Family has filed a lawsuit against the Taser's manufacturer and the Chicago Police

The family of a 54-year-old man who died after a police officer shot him with a stun gun has filed a lawsuit against the Taser's manufacturer and the Chicago Police Department.

The lawsuit, which seeks unspecified damages, claims police used "deadly force" against Ronald Hasse that was "unnecessary and excessive" because he was unarmed and did not pose a series threat to anyone.

The lawsuit was filed Thursday in Cook County Circuit Court on behalf of Hasse's parents, Joseph and Delores; his brother, John; and his sisters, Julie, Delores, Nancy and Becky.
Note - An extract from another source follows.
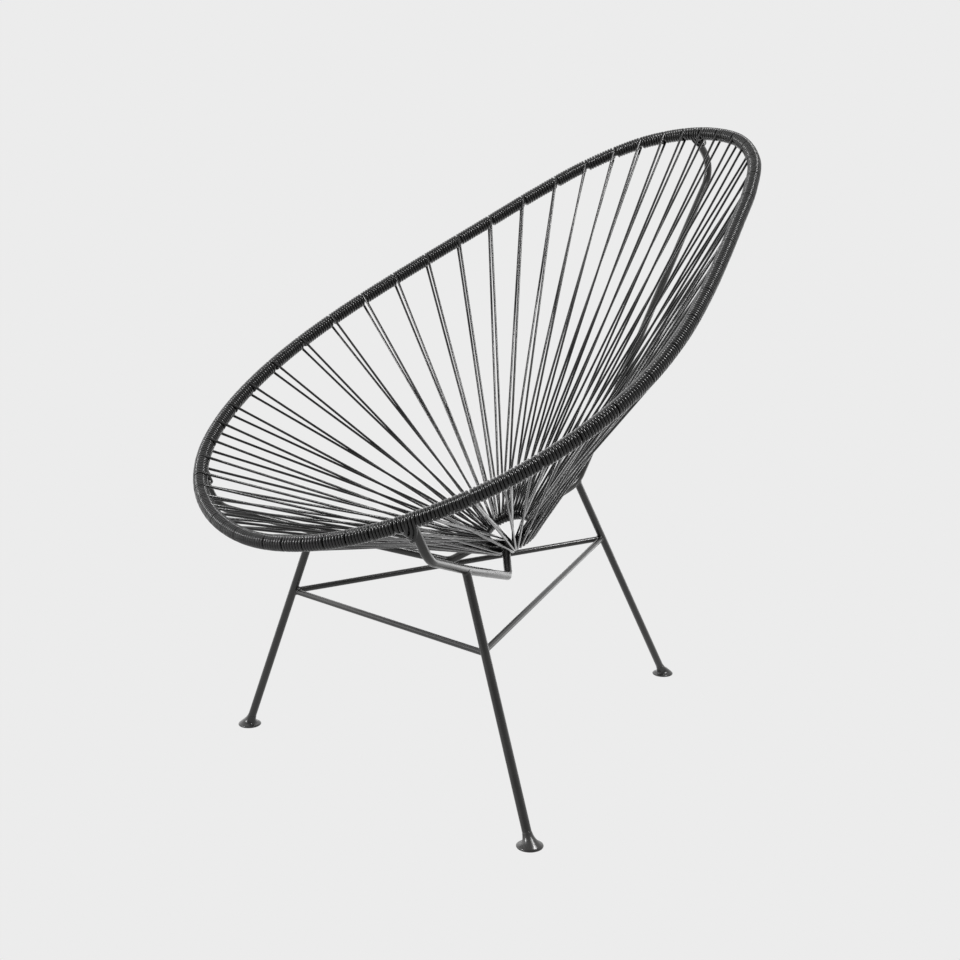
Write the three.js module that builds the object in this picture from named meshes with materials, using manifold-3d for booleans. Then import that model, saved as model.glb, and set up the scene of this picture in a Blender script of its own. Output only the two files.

Ronald Hasse, of Indiana, died on Feb. 12 after he fought with police officers at an apartment building. Police said they used the stun gun after they were unable to restrain Hasse as he tried to kick and bite officers.

In July, the Cook County medical examiner's office concluded that the primary cause of Hasse's death was electrocution from the Taser, although it added that a contributing cause was methamphetamine intoxication.

Taser International Inc. strongly disputed those conclusions, saying it did not understand why the level of drugs in Hasse's body was not viewed as the primary factor in his death.

An estimated 170,000 Tasers are being used by more than 8,000 agencies in 43 countries, according to the company, which has long argued that its stun gun is safe.

The weapon uses compressed nitrogen to fire two barbed darts that can penetrate clothing. The darts are attached to the stun gun by wires that deliver the 50,000-volt shock, temporarily paralyzing the person.

Law enforcement officials tout the Tasers as less lethal than other ways of subduing combative people in high-risk situations.

Chicago Police Superintendent Phil Cline stopped the distribution of an additional 200 Tasers after Hasse died. He did not halt the use of the weapons by police, however.

A message left at Taser's headquarters in Arizona on Saturday was not immediately returned. Monique Bond, a spokeswoman for Chicago police, said she could not comment on pending litigation, reported AP.